Et la musique, dans tout ça ? Sans surprise, c’est l’âge d’or du pop-rock – quand le vinyle était roi – qui brasse la clientèle la plus large avec des niches privilégiées comme le rock psychédélique, dont les albums originaux d’artistes obscurs des années 1960-1970 peuvent changer de main pour des centaines, voire des milliers d’euros suivant leur rareté et leur état. « Il y a des phases et des phénomènes de mode, tempère Elisabeth Matos. Ces derniers temps, le punk semble revenir en force, et la “black music” s’est considérablement développée. » 

Un nombre croissant d’adolescents ou post-adolescents

Le rap et l’électro font également recette dans cette incroyable caverne d’Ali Baba où certains exposants proposent des spécialités aussi pointues que la musique populaire brésilienne, le jazz d’Europe de l’Est ou le rock asiatique. « Quoi que vous cherchiez, vous le trouverez sans doute ici », tranche-t-elle, distinguant deux types de visiteurs : les collectionneurs purs et durs d’âge mûr, à la recherche de références précises et au pouvoir d’achat élevé, et les simples amateurs en quête de découvertes et de bons prix pour des « classiques » d’occasion − Fleetwood Mac, The Beatles, Pink Floyd, Led Zeppelin...

Parmi eux, un nombre croissant d’adolescents ou post-adolescents, ce qui réjouit l’organisatrice. « Nous encourageons la jeune génération à s’intéresser au vinyle. Les mineurs jusqu’à 15 ans accompagnés d’un adulte peuvent entrer gratuitement, et on voit de plus en plus de parents venir avec leurs enfants. » Ceux-ci seraient sur le point de déterrer une autre antiquité : la cassette audio, aux tarifs plus accessibles et bénéficiant d’un renouveau de l’usage du walkman (!).

Enfin, pour ceux qui, malgré tout, ne trouveraient pas d’intérêt au « crate digging », comme on dit dans le jargon (recherche de la perle rare), le salon propose une foule d’événements parallèles, enchères, expositions, dédicaces, lancements de livres, concerts de groupes, « sets » de DJ... Célébrations jubilatoires d’un objet et d’une culture qui, après une grosse décennie de sombres perspectives, tourne de nouveau (très) rond.
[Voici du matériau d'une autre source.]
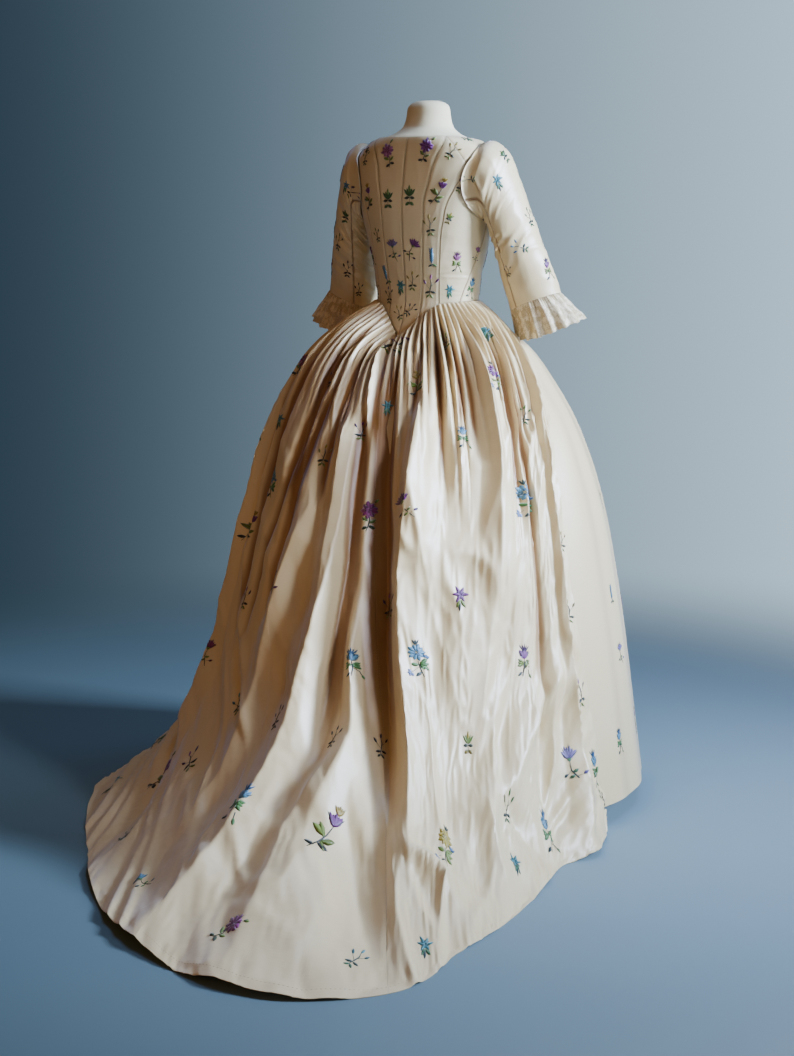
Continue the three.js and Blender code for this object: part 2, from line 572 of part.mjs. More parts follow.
// The smooth skirt without pleats: across runs -1..1 between the front edges, row 0..13 from
// waist to hem.
function smoothSkirt(across, row) {
  const hemAngle = read(hemRows, 'across', 'angle', across);
  const trained = trainShare(across);
  const waistAngle = across * WAIST_SPREAD;
  const nearEdge = soft((Math.abs(across) - 0.45) / 0.55);
  const swing = mix(
    read(swingRows, 'row', 'middle', row),
    read(swingRows, 'row', 'edge', row),
    nearEdge,
  );
  const angle = mix(waistAngle, hemAngle, swing);
  const fade = waistFade(row);
  const seamZ = waistAt(waistAngle) - 2 * SEAM_GAP;
  const seamRadius = radiusOf(offForm(waistAngle, seamZ, SKIRT_OUT));
  const bell = read(skirtRows, 'row', 'bell', row);
  const train = read(skirtRows, 'row', 'train', row);
  const bellZ = read(skirtRows, 'row', 'bellZ', row);
  const trainZ = read(skirtRows, 'row', 'trainZ', row);
  const swell = soft(row / HIP.full) * soft((HIP.end - row) / HIP.full);
  const hip = HIP.out * swell * bump(angle - HIP.angle, HIP.wide);
  const radius = mix(bell, train, trained) + (seamRadius - skirtRows[0].bell) * fade + hip;
  const z = mix(bellZ, trainZ, clamp(trained, 0, 1)) + (seamZ - WAIST) * fade;
  return new THREE.Vector3(radius * Math.sin(rad(angle)), radius * Math.cos(rad(angle)), z);
}

// How far the pleats and folds stand out from the smooth skirt.
function relief(across, row) {
  const down = row / SKIRT_ROWS;
  const place = ((across + 1) / 2) * PLEATS;
  const pleat = Math.floor(place + 1e-6);
  const part = clamp(place - pleat, 0, 1);
  const crest =
    part < PLEAT_VALLEY
      ? 1 - (2 * part) / PLEAT_VALLEY
      : (2 * part - 1 - PLEAT_VALLEY) / (1 - PLEAT_VALLEY);
  const uneven = 0.8 + 0.35 * Math.sin(pleat * 2.4) * Math.sin(pleat * 1.1 + 1);
  const keptHere = bump(across - KEPT_PLEATS.across, KEPT_PLEATS.wide);
  const kept = KEPT_PLEATS.deep * keptHere * soft((7 - row) / 3);
  const edge = soft((1 - Math.abs(across)) / 0.16); // the front edges hang flat
  let out = crest * uneven * Math.max(read(pleatRows, 'row', 'deep', row), kept);
  for (const fold of folds) {
    const length = fold.to[1] - fold.from[1];
    const u = (down - fold.from[1]) / length;
    if (u < -FOLD_END || u > 1 + FOLD_END) continue;
    const bendAt = (fold.bend[1] - fold.from[1]) / length;
    const c = clamp(u, 0, 1);
    const line = c < bendAt
      ? mix(fold.from[0], fold.bend[0], c / bendAt)
      : mix(fold.bend[0], fold.to[0], (c - bendAt) / (1 - bendAt));
    const endsAtHem = fold.to[1] > 0.97;
    const finish = endsAtHem ? 1 : soft((1 + FOLD_END - u) / 0.4);
    out += fold.deep * soft((u + FOLD_END) / 0.4) * finish * bump(across - line, fold.wide);
  }
  const trained = clamp(trainShare(across), 0, 1);
  const room = read(pleatRows, 'row', 'room', row) + trained * read(pleatRows, 'row', 'spare', row);
  return Math.max(out * edge, -room);
}

function onSkirt(across, row, inner) {
  const e = 0.01;
  const at = smoothSkirt(across, row);
  const side = smoothSkirt(Math.min(across + e, 1), row)
    .sub(smoothSkirt(Math.max(across - e, -1), row));
  const fall = smoothSkirt(across, Math.min(row + 0.1, SKIRT_ROWS))
    .sub(smoothSkirt(across, Math.max(row - 0.1, 0)));
  const normal = side.cross(fall).normalize();
  if (normal.z < 0) normal.negate();
  const flat = soft((row - 11.5) / 1.5); // on the floor, folds stand straight up
  normal.lerp(new THREE.Vector3(0, 0, 1), 0.5 * flat).normalize();
  at.addScaledVector(normal, relief(across, row) - inner * SKIRT_WALL);
  at.z = Math.max(at.z, FLOOR_CLEAR + (1 - inner) * SKIRT_WALL);
  return at;
}

function addSkirt() {
  const columns = [];
  for (let i = 0; i < PLEATS; i += 1) columns.push(i, i + PLEAT_VALLEY);
  columns.push(PLEATS);
  const all = columns.map((place) => (2 * place) / PLEATS - 1);
  const rows = [0, 1, 2, 3, 4, 5, 6, 7, 8, 9, 10, 11, 12, 13];
  const panels = [
    { name: 'skirt_right', first: 0, last: 46 },
    { name: 'skirt_back', first: 46, last: 60 },
    { name: 'skirt_left', first: 60, last: all.length - 1 },
  ];
  for (const { name, first, last } of panels) {
    const own = all.slice(first, last + 1);
    const face = (across, row, inner) => {
      const ends = (across === own[0]) - (across === own[own.length - 1]);
      const open = Math.abs(across) < 1 ? ends : 0;
      const step = 0.005;
      const width = onSkirt(across + step, row, 0).distanceTo(onSkirt(across - step, row, 0));
      return onSkirt(across + (open * 1.2 * SEAM_GAP * 2 * step) / width, row, inner);
    };
    addWall(name, own, rows, face, silk);
  }
}

// ---- petticoat -----------------------------------------------------------------------------
const PETTICOAT_WAVES = 18; // soft waves all round
const GOWN_EDGE_HEM = 76; // angle of the gown's front edges at the hem

// A point of the petticoat: it is drawn in under the gown and hangs in soft waves where it shows.
function onPetticoat(angle, row, inner) {
  const turn = Math.abs(angle);
  const fade = waistFade(row);
  const seamZ = waistAt(angle) - 3 - 14 * bump(angle - 10, 26);
  const top = radiusOf(offForm(angle, seamZ, PETTICOAT_OUT + SKIRT_WALL));
  const plan = 1 - 0.18 * soft((turn - WAIST_SPREAD) / 65) * (1 - fade); // flatter in front
  const swing = read(swingRows, 'row', 'edge', row);
  const gownEdge = mix(WAIST_SPREAD, GOWN_EDGE_HEM, swing);
  const under = gownEdge - turn;
  const wave = 0.5 - 0.5 * Math.cos(rad(angle * PETTICOAT_WAVES));
  const folds = wave * soft(row / 3) * mix(1, 6, soft((-under - 8) / 18));
  const tucked = (6 * soft((under + 12) / 12) + 30 * soft(under / 20)) * soft(row / 2);
  const bell = read(skirtRows, 'row', 'bell', row) * plan;
  const out = bell + (top - skirtRows[0].bell) * fade - tucked - folds - inner * SKIRT_WALL;
  const z = read(skirtRows, 'row', 'bellZ', row) + (seamZ - WAIST) * fade;
  const turned = rad(angle);
  return new THREE.Vector3(
    out * Math.sin(turned),
    out * Math.cos(turned),
    z - inner * SKIRT_WALL * fade,
  );
}

function addPetticoat() {
  const rows = [0, 1, 2, 3, 4, 5, 6, 7, 8, 9, 10.5, PETTICOAT_END];
  const gap = 0.12;
  const seam = 90;
  const back = (u, v, inner) => onPetticoat(mix(-seam + gap, seam - gap, u), v, inner);
  const front = (u, v, inner) => {
    const angle = mix(seam + gap, 360 - seam - gap, u);
    return onPetticoat(angle > 180 ? angle - 360 : angle, v, inner);
  };
  addWall('petticoat_back', spread(18), rows, back, silk);
  addWall('petticoat_front', spread(18), rows, front, silk);
}

addForm();
addStand();
for (const side of [1, -1]) {
  addBodiceSide(side);
  addSleeve(side);
}
addSkirt();
addPetticoat();

export default gown;
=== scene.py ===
# %% [markdown]
# # An English gown on its dress form
# The object is a gown of ivory silk with embroidered sprigs: a close boned bodice with a pointed
# back, elbow sleeves with lace ruffles, and a pleated skirt that runs out into a train. A packed
# model made in CAD gives its frame. This script keeps that frame's places and sizes, and gives
# each piece the folds, seams, embroidery and finish that a rigid frame leaves out.

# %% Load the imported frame
import math

import bmesh
import bpy
import numpy as np
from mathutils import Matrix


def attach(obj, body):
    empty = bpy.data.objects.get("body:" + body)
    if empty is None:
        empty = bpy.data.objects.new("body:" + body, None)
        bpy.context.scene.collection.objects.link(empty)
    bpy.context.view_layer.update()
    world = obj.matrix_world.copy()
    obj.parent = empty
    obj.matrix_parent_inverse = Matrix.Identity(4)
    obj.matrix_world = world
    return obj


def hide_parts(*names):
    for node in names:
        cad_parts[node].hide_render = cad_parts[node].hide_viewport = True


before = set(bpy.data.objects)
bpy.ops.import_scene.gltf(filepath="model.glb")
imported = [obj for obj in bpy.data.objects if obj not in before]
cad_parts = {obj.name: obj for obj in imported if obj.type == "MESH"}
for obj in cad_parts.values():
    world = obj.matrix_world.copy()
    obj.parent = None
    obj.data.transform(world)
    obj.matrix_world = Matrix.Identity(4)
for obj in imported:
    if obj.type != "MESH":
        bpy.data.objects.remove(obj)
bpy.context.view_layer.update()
MM = 0.001
print("frame nodes:", len(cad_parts))

# %% [markdown]
# ## Camera, floor and light
# The gown stands near a window on the viewer's right. A cool key light comes from there, high and
# a little behind the gown, and is aimed at the bodice, so that it fades towards the hem. A weak
# warm light fills the shaded side, a cool one above lights the train, and a small narrow one picks
# out the pleats. The floor melts into a plain backdrop, dark far from the window and light near
# it. One camera looks at the gown's back from a little to its right, at the height of the elbows.

# %% Camera
CAMERA_PLACE = (-1.817, 3.564, 1.250)
CAMERA_TURN = 28.0  # degrees that the camera stands round from straight behind the gown
CAMERA_DIP = 9.37  # degrees that it looks down
LENS_MM, SENSOR_MM = 61.4, 36.0
camera_data = bpy.data.cameras.new("camera")
camera_data.sensor_fit = "VERTICAL"
camera_data.sensor_height = SENSOR_MM
camera_data.lens = LENS_MM
camera = bpy.data.objects.new("camera", camera_data)
bpy.context.collection.objects.link(camera)
camera.location = CAMERA_PLACE
camera.rotation_euler = (math.radians(90 - CAMERA_DIP), 0, math.radians(180 + CAMERA_TURN))
bpy.context.scene.camera = camera


# %% Helpers for colours and nodes
def linear(hex_colour):
    """An sRGB hex colour as linear red, green, blue and 1."""
    parts = [int(hex_colour[i : i + 2], 16) / 255 for i in (1, 3, 5)]
    return tuple(c / 12.92 if c <= 0.04045 else ((c + 0.055) / 1.055) ** 2.4 for c in parts) + (1,)


def add(tree, kind, sockets=None, **settings):
    """Adds a node. A socket's value is a plain value, or (node, output name) to link from."""
    made = tree.nodes.new(kind)
    for key, value in settings.items():
        setattr(made, key, value)
    for key, value in (sockets or {}).items():
        socket = made.inputs[key]
        if isinstance(value, tuple) and isinstance(value[0], bpy.types.Node):
            tree.links.new(value[0].outputs[value[1]], socket)
        else:
            socket.default_value = value
    return made


def ramp(tree, value, first=(0.0, 1.0), last=(0.0, 1.0), **settings):
    """The span first mapped onto the span last. Like the next five, it gives a value to link."""
    spans = {"From Min": first[0], "From Max": first[1], "To Min": last[0], "To Max": last[1]}
    return add(tree, "ShaderNodeMapRange", {"Value": value, **spans}, **settings), "Result"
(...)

Un stupéfiant retour en grâce

La nouvelle n’a pas fait la Une des journaux mais elle est symbolique : le mois dernier au Royaume-Uni, le bon vieux 33 tours a fait son retour dans le panel des produits de consommation courante servant à calculer l’inflation au côté des hamburgers, automobiles et autres paquets de lessive. Il en avait été retiré en 1992, quand les adieux semblaient irrévocables.

Trop compliqué à fabriquer, volumineux, fragile, le vinyle devait disparaître au profit du CD (compact-disc) sous la triple pression mercantile des maisons de disques, qui espéraient faire racheter leurs références au nouveau format, présenté comme définitif, des fabricants de CD et de lecteurs du nouveau média. Au tournant du millénaire, la plupart des albums ne sortaient plus qu’en format digital. La résistance s’organisa autour des DJ et des collectionneurs, qui maintinrent un fil ténu mais capital via – notamment – les salons du disque. Effet inattendu de l’avènement des plateformes dématérialisées (Spotify, Deezer, Apple, Qobuz etc.), une partie non négligeable des mélomanes a progressivement renoué avec les sources « physiques » de l’écoute et les usines de pressage de vinyles ont redémarré.

Aux Etats-Unis, marché de référence, les ventes sont en hausse constante depuis 17 ans et dépassent désormais celles des CD. En France, cinq millions de disques neufs ont été écoulés en 2022, trois fois plus qu’en 2016 malgré des prix parfois prohibitifs (entre 25 et 40 euros en moyenne).